Survey data from mid‑2025 indicate that trust aligns strongly with partisan identity, with Republicans more likely to use and trust Fox while Democrats prefer CNN and MSNBC. One May 2025 survey found 61% of Republicans used Fox News in the past month versus 40% for CNN, reflecting a partisan divide in actual usage and trust [3]. Pew data in July 2025 reinforced that 56% of Republican‑leaning consumers trust Fox News, placing it ahead of other outlets among conservatives, which helps explain persistent viewership advantages for Fox [5]. Partisan trust thus both reflects and sustains the audience gaps visible in ratings.

4. Trust Rankings Complicate a Simple “Liberal vs. Conservative” Narrative

Broader trust studies from late spring 2025 complicate a binary framing by placing non‑partisan or public‑service outlets at the top of overall trust rankings: The Weather Channel, BBC, and PBS were listed among the most trusted sources, while CNN, MSNBC, and Fox were described as most polarizing, and social platforms like YouTube were noted as relatively trusted among social media options. This indicates that audience trust does not linearly map to partisan labels and that many Americans still turn to a wide array of outlets for news beyond the major cable players [6]. Trust and usage patterns therefore include non‑cable influences.

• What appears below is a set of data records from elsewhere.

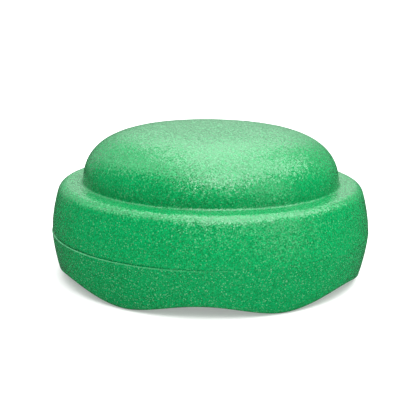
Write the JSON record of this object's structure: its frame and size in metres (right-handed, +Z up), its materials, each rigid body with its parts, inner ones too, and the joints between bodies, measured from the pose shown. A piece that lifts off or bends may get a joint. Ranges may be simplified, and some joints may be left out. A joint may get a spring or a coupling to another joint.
{
  "type": "stacking balance pad",
  "caption": "Round hollow foam stepping pad with a flat-crowned dome, a stacking shoulder round it and a wavy foot rim, open underneath.",
  "frame": {"origin": "middle of the round footprint, on the floor under the feet", "axes": "+Z up through the top of the dome; a foot lies on each side of the X axis, and an arch faces each way along Y"},
  "size_m": [0.275, 0.275, 0.1274],
  "materials": {
    "bead_foam": "moulded bead foam with a fine speckled grain, matt"
  },
  "bodies": {
    "root": {"upper_shell": "bead_foam", "base_ring": "bead_foam"}
  },
  "joints": []
}
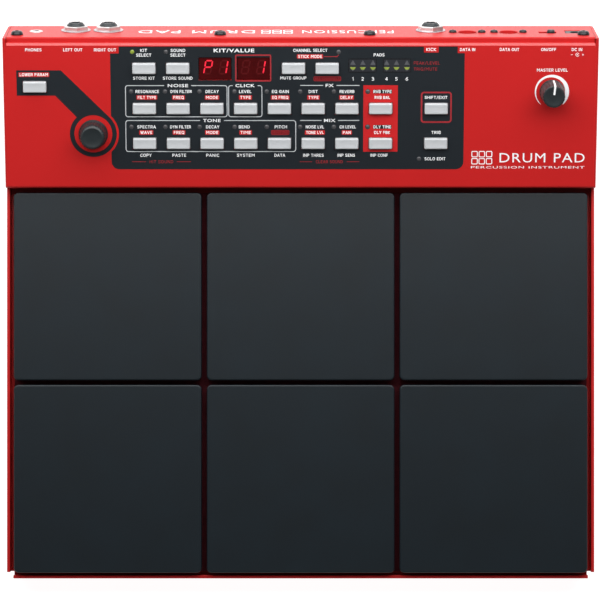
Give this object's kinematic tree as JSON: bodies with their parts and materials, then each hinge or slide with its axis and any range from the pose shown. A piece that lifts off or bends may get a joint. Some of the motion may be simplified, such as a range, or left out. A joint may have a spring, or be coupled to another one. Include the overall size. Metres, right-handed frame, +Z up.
{
  "type": "electronic drum pad",
  "caption": "Percussion instrument with square rubber playing pads in a shallow red steel tray and a tilted control panel with buttons, displays, knobs and rear sockets.",
  "frame": {"origin": "on the table under the centre of the instrument's bounding box", "axes": "+X to the player's right, +Y away from the player towards the rear sockets, +Z up"},
  "size_m": [0.375, 0.3556, 0.0639],
  "materials": {
    "red_enamel": "fine-textured satin powder coat",
    "pad_rubber": "matt moulded rubber, slightly speckled",
    "zinc_steel": "zinc-plated sheet",
    "black_foam": "open-cell foam",
    "grey_plastic": "light grey satin moulding",
    "circuit_board": "solder mask",
    "red_lens": "smoked red display filter",
    "black_plastic": "satin moulding",
    "foot_rubber": "matt",
    "nickel": "bright nickel plating on nuts, washers and contact rings",
    "black_steel": "black oxide screws",
    "printed_ink": "screen-printed ink on the control panel",
    "white_ink": "screen-printed legends",
    "lit_led": "lit indicator"
  },
  "bodies": {
    "chassis": {"base_tray": "red_enamel", "top_cover": "red_enamel", "rear_panel": "red_enamel", "control_board": "circuit_board", "io_board": "circuit_board", "pad_foam": "black_foam", "encoder_body": "black_plastic", "level_pot": "black_plastic", "display_left": "red_lens", "display_right": "red_lens", "left_out_jack": "black_plastic", "right_out_jack": "black_plastic", "kick_jack": "black_plastic", "phones_jack": "black_plastic", "din_in_socket": "black_plastic", "din_out_socket": "black_plastic", "dc_socket": "black_plastic", "power_switch_body": "black_plastic", "foot_front_left": "foot_rubber", "foot_front_right": "foot_rubber", "foot_rear_left": "foot_rubber", "foot_rear_right": "foot_rubber"},
    "button_bend": {"button_bend": "grey_plastic"},
    "button_channel_level": {"button_channel_level": "grey_plastic"},
    "button_channel_select": {"button_channel_select": "grey_plastic"},
    "button_click_level": {"button_click_level": "grey_plastic"},
    "button_delay_time": {"button_delay_time": "grey_plastic"},
    "button_distortion": {"button_distortion": "grey_plastic"},
    "button_eq_gain": {"button_eq_gain": "grey_plastic"},
    "button_kit_select": {"button_kit_select": "grey_plastic"},
    "button_lower_param": {"button_lower_param": "grey_plastic"},
    "button_mute_group": {"button_mute_group": "grey_plastic"},
    "button_noise_decay": {"button_noise_decay": "grey_plastic"},
    "button_noise_filter": {"button_noise_filter": "grey_plastic"},
    "button_noise_level": {"button_noise_level": "grey_plastic"},
    "button_noise_resonance": {"button_noise_resonance": "grey_plastic"},
    "button_pitch": {"button_pitch": "grey_plastic"},
    "button_reverb": {"button_reverb": "grey_plastic"},
    "button_reverb_type": {"button_reverb_type": "grey_plastic"},
    "button_shift": {"button_shift": "grey_plastic"},
    "button_sound_select": {"button_sound_select": "grey_plastic"},
    "button_tone_decay": {"button_tone_decay": "grey_plastic"},
    "button_tone_filter": {"button_tone_filter": "grey_plastic"},
    "button_tone_spectra": {"button_tone_spectra": "grey_plastic"},
    "button_trigger": {"button_trigger": "grey_plastic"},
    "pad_1": {"pad_rubber_1": "pad_rubber", "pad_plate_1": "zinc_steel"},
    "pad_2": {"pad_rubber_2": "pad_rubber", "pad_plate_2": "zinc_steel"},
    "pad_3": {"pad_rubber_3": "pad_rubber", "pad_plate_3": "zinc_steel"},
    "pad_4": {"pad_rubber_4": "pad_rubber", "pad_plate_4": "zinc_steel"},
    "pad_5": {"pad_rubber_5": "pad_rubber", "pad_plate_5": "zinc_steel"},
    "pad_6": {"pad_rubber_6": "pad_rubber", "pad_plate_6": "zinc_steel"},
    "encoder_knob": {"encoder_knob": "black_plastic"},
    "level_knob": {"level_knob": "black_plastic"},
    "power_switch_slider": {"power_switch_slider": "black_plastic"}
  },
  "joints": [
    {"name": "button_bend_press", "type": "slide", "parent": "chassis", "child": "button_bend", "axis": [0, 0.2504, -0.9681], "range_m": [0, 0.0007], "stiffness_N_per_m": 600, "springref_m": -0.001},
    {"name": "button_channel_level_press", "type": "slide", "parent": "chassis", "child": "button_channel_level", "axis": [0, 0.2504, -0.9681], "range_m": [0, 0.0007], "stiffness_N_per_m": 600, "springref_m": -0.001},
    {"name": "button_channel_select_press", "type": "slide", "parent": "chassis", "child": "button_channel_select", "axis": [0, 0.2504, -0.9681], "range_m": [0, 0.0007], "stiffness_N_per_m": 600, "springref_m": -0.001},
    {"name": "button_click_level_press", "type": "slide", "parent": "chassis", "child": "button_click_level", "axis": [0, 0.2504, -0.9681], "range_m": [0, 0.0007], "stiffness_N_per_m": 600, "springref_m": -0.001},
    {"name": "button_delay_time_press", "type": "slide", "parent": "chassis", "child": "button_delay_time", "axis": [0, 0.2504, -0.9681], "range_m": [0, 0.0007], "stiffness_N_per_m": 600, "springref_m": -0.001},
    {"name": "button_distortion_press", "type": "slide", "parent": "chassis", "child": "button_distortion", "axis": [0, 0.2504, -0.9681], "range_m": [0, 0.0007], "stiffness_N_per_m": 600, "springref_m": -0.001},
    {"name": "button_eq_gain_press", "type": "slide", "parent": "chassis", "child": "button_eq_gain", "axis": [0, 0.2504, -0.9681], "range_m": [0, 0.0007], "stiffness_N_per_m": 600, "springref_m": -0.001},
    {"name": "button_kit_select_press", "type": "slide", "parent": "chassis", "child": "button_kit_select", "axis": [0, 0.2504, -0.9681], "range_m": [0, 0.0007], "stiffness_N_per_m": 600, "springref_m": -0.001},
    {"name": "button_lower_param_press", "type": "slide", "parent": "chassis", "child": "button_lower_param", "axis": [0, 0.2504, -0.9681], "range_m": [0, 0.0007], "stiffness_N_per_m": 600, "springref_m": -0.001},
    {"name": "button_mute_group_press", "type": "slide", "parent": "chassis", "child": "button_mute_group", "axis": [0, 0.2504, -0.9681], "range_m": [0, 0.0007], "stiffness_N_per_m": 600, "springref_m": -0.001},
    {"name": "button_noise_decay_press", "type": "slide", "parent": "chassis", "child": "button_noise_decay", "axis": [0, 0.2504, -0.9681], "range_m": [0, 0.0007], "stiffness_N_per_m": 600, "springref_m": -0.001},
    {"name": "button_noise_filter_press", "type": "slide", "parent": "chassis", "child": "button_noise_filter", "axis": [0, 0.2504, -0.9681], "range_m": [0, 0.0007], "stiffness_N_per_m": 600, "springref_m": -0.001},
    {"name": "button_noise_level_press", "type": "slide", "parent": "chassis", "child": "button_noise_level", "axis": [0, 0.2504, -0.9681], "range_m": [0, 0.0007], "stiffness_N_per_m": 600, "springref_m": -0.001},
    {"name": "button_noise_resonance_press", "type": "slide", "parent": "chassis", "child": "button_noise_resonance", "axis": [0, 0.2504, -0.9681], "range_m": [0, 0.0007], "stiffness_N_per_m": 600, "springref_m": -0.001},
    {"name": "button_pitch_press", "type": "slide", "parent": "chassis", "child": "button_pitch", "axis": [0, 0.2504, -0.9681], "range_m": [0, 0.0007], "stiffness_N_per_m": 600, "springref_m": -0.001},
    {"name": "button_reverb_press", "type": "slide", "parent": "chassis", "child": "button_reverb", "axis": [0, 0.2504, -0.9681], "range_m": [0, 0.0007], "stiffness_N_per_m": 600, "springref_m": -0.001},
    {"name": "button_reverb_type_press", "type": "slide", "parent": "chassis", "child": "button_reverb_type", "axis": [0, 0.2504, -0.9681], "range_m": [0, 0.0007], "stiffness_N_per_m": 600, "springref_m": -0.001},
    {"name": "button_shift_press", "type": "slide", "parent": "chassis", "child": "button_shift", "axis": [0, 0.2504, -0.9681], "range_m": [0, 0.0007], "stiffness_N_per_m": 600, "springref_m": -0.001},
    {"name": "button_sound_select_press", "type": "slide", "parent": "chassis", "child": "button_sound_select", "axis": [0, 0.2504, -0.9681], "range_m": [0, 0.0007], "stiffness_N_per_m": 600, "springref_m": -0.001},
    {"name": "button_tone_decay_press", "type": "slide", "parent": "chassis", "child": "button_tone_decay", "axis": [0, 0.2504, -0.9681], "range_m": [0, 0.0007], "stiffness_N_per_m": 600, "springref_m": -0.001},
    {"name": "button_tone_filter_press", "type": "slide", "parent": "chassis", "child": "button_tone_filter", "axis": [0, 0.2504, -0.9681], "range_m": [0, 0.0007], "stiffness_N_per_m": 600, "springref_m": -0.001},
    {"name": "button_tone_spectra_press", "type": "slide", "parent": "chassis", "child": "button_tone_spectra", "axis": [0, 0.2504, -0.9681], "range_m": [0, 0.0007], "stiffness_N_per_m": 600, "springref_m": -0.001},
    {"name": "button_trigger_press", "type": "slide", "parent": "chassis", "child": "button_trigger", "axis": [0, 0.2504, -0.9681], "range_m": [0, 0.0007], "stiffness_N_per_m": 600, "springref_m": -0.001},
    {"name": "pad_1_strike", "type": "slide", "parent": "chassis", "child": "pad_1", "axis": [0, 0, -1], "range_m": [0, 0.0008], "stiffness_N_per_m": 20000, "springref_m": -0.0004},
    {"name": "pad_2_strike", "type": "slide", "parent": "chassis", "child": "pad_2", "axis": [0, 0, -1], "range_m": [0, 0.0008], "stiffness_N_per_m": 20000, "springref_m": -0.0004},
    {"name": "pad_3_strike", "type": "slide", "parent": "chassis", "child": "pad_3", "axis": [0, 0, -1], "range_m": [0, 0.0008], "stiffness_N_per_m": 20000, "springref_m": -0.0004},
    {"name": "pad_4_strike", "type": "slide", "parent": "chassis", "child": "pad_4", "axis": [0, 0, -1], "range_m": [0, 0.0008], "stiffness_N_per_m": 20000, "springref_m": -0.0004},
    {"name": "pad_5_strike", "type": "slide", "parent": "chassis", "child": "pad_5", "axis": [0, 0, -1], "range_m": [0, 0.0008], "stiffness_N_per_m": 20000, "springref_m": -0.0004},
    {"name": "pad_6_strike", "type": "slide", "parent": "chassis", "child": "pad_6", "axis": [0, 0, -1], "range_m": [0, 0.0008], "stiffness_N_per_m": 20000, "springref_m": -0.0004},
    {"name": "encoder_turn", "type": "hinge", "parent": "chassis", "child": "encoder_knob", "pos_m": [-0.1311, 0.10509, 0.03774], "axis": [0, -0.2504, 0.9681], "continuous": true},
    {"name": "level_turn", "type": "hinge", "parent": "chassis", "child": "level_knob", "pos_m": [0.1584, 0.13132, 0.04452], "axis": [0, -0.2504, 0.9681], "range_deg": [-150, 150]},
    {"name": "power_switch_slide", "type": "slide", "parent": "chassis", "child": "power_switch_slider", "axis": [1, 0, 0], "range_m": [-0.0042, 0]}
  ]
}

5. What the Data Does Not Resolve — Cross‑Platform Audiences and Online Reach

The provided datasets focus predominantly on cable‑television primetime ratings and household or demo numbers, leaving digital streaming, social video, and non‑primetime consumption unmeasured in this summary. Surveys show partisan trust and monthly usage patterns but do not fully capture time spent on streaming platforms, website traffic, or younger audiences consuming clips on social platforms where CNN, MSNBC, and Fox also compete. Because the metrics differ — ratings versus survey self‑reports — one must treat the cable primetime dominance by Fox as a clear but partial snapshot of 2025 news consumption [1] [3] [6].

6. Bottom Line: Conservative TV Outlets Lead in Cable Viewership; the Full Ecosystem Is More Complex

In conclusion, Fox News led cable prime‑time viewership in mid‑ to late‑2025 by a wide margin, while CNN and MSNBC attracted substantially smaller cable TV audiences; partisan trust surveys from the same periods show conservative audiences clustering around Fox while Democrats lean toward liberal outlets [1] [2] [3] [5]. However, broader trust research and the absence of comprehensive digital metrics caution against reducing 2025 news consumption to cable primetime numbers alone: trust rankings and cross‑platform consumption patterns suggest a more fragmented and nuanced media ecosystem [6] [4].